(Object modeling scripts)
+++

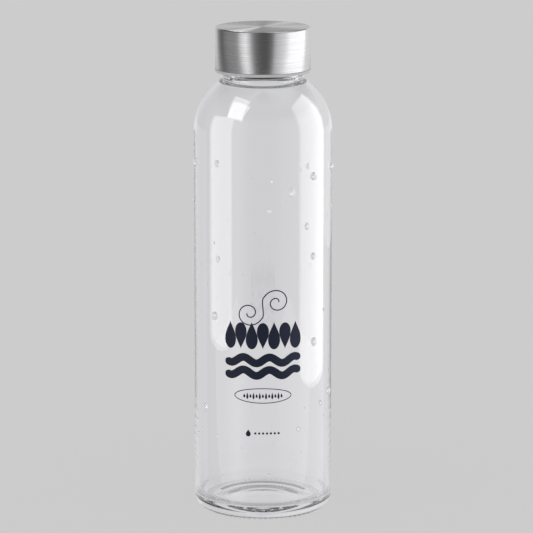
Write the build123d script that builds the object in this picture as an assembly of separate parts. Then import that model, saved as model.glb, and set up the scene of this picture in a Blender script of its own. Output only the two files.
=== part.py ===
from build123d import *

import math
import os

# A half-litre glass water bottle with a brushed-steel screw cap, one STEP file for each piece.
# Millimetres, +Z up. The bottle stands on z = 0 with its axis on Z, and its front faces -Y.

# Overall sizes
TOTAL_HEIGHT = 220.0
BODY_RADIUS = 31.0
WALL = 2.0

# Base
HEEL_RADIUS = 6.8
BEARING_INNER_RADIUS = 21.6
PUNT_HEIGHT = 3.4
FLOOR_EDGE_Z = 5.4
FLOOR_CROWN = 1.6
FLOOR_FILLET = 5.0
KNURL_COUNT = 68
KNURL_DEPTH = 0.38
KNURL_RADIUS = 0.9
KNURL_START_RADIUS = 22.8
KNURL_END_RADIUS = 27.0

# Shoulder and neck
SHOULDER_Z = 173.0
SHOULDER_RADIUS = 28.7
NECK_RADIUS = 18.1
NECK_JOIN_FILLET = 1.2
BEAD_RADIUS = 18.45
BEAD_BOTTOM_Z = 198.3
BEAD_TOP_Z = 201.6
BEAD_ROUND = 0.4
FINISH_RADIUS = 17.5
BORE_RADIUS = 14.9
LEDGE_Z = 193.6
LEDGE_RADIUS = 18.2
LEDGE_INNER_ROUND = 0.8
LEDGE_OUTER_ROUND = 1.2
LIP_Z = 215.95
LIP_ROUND = 1.25

# Screw thread, right hand, one start, six turns to the inch
THREAD_LEAD = 4.233
THREAD_TURNS = 1.5
THREAD_ROOT_OVERLAP = 0.35
THREAD_END_RAMP_DEG = 22.0
RAMP_BLOCK = (7.6, 4.0, 3.4)
RAMP_BLOCK_SHIFT = 1.8
GLASS_THREAD_Z = 207.0
GLASS_THREAD_CREST = 18.7
GLASS_THREAD_WIDTHS = (2.2, 1.0)
CAP_THREAD_ROOT = 19.1
CAP_THREAD_CREST = 17.95
CAP_THREAD_WIDTHS = (1.8, 0.8)

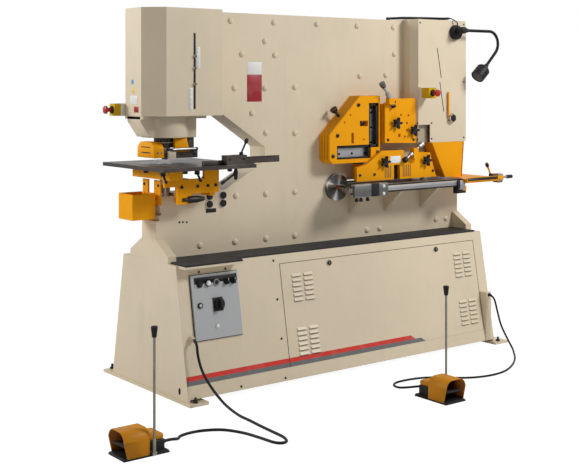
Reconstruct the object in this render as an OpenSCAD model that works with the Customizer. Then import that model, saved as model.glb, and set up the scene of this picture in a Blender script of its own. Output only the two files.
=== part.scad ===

+++

(Work to complete) Output only the lines running from the line with "Reconstruct the object" through the final line of the data, inclusive.

(Finished task)
Reconstruct the object in this render as an OpenSCAD model that works with the Customizer. Then import that model, saved as model.glb, and set up the scene of this picture in a Blender script of its own. Output only the two files.
=== part.scad ===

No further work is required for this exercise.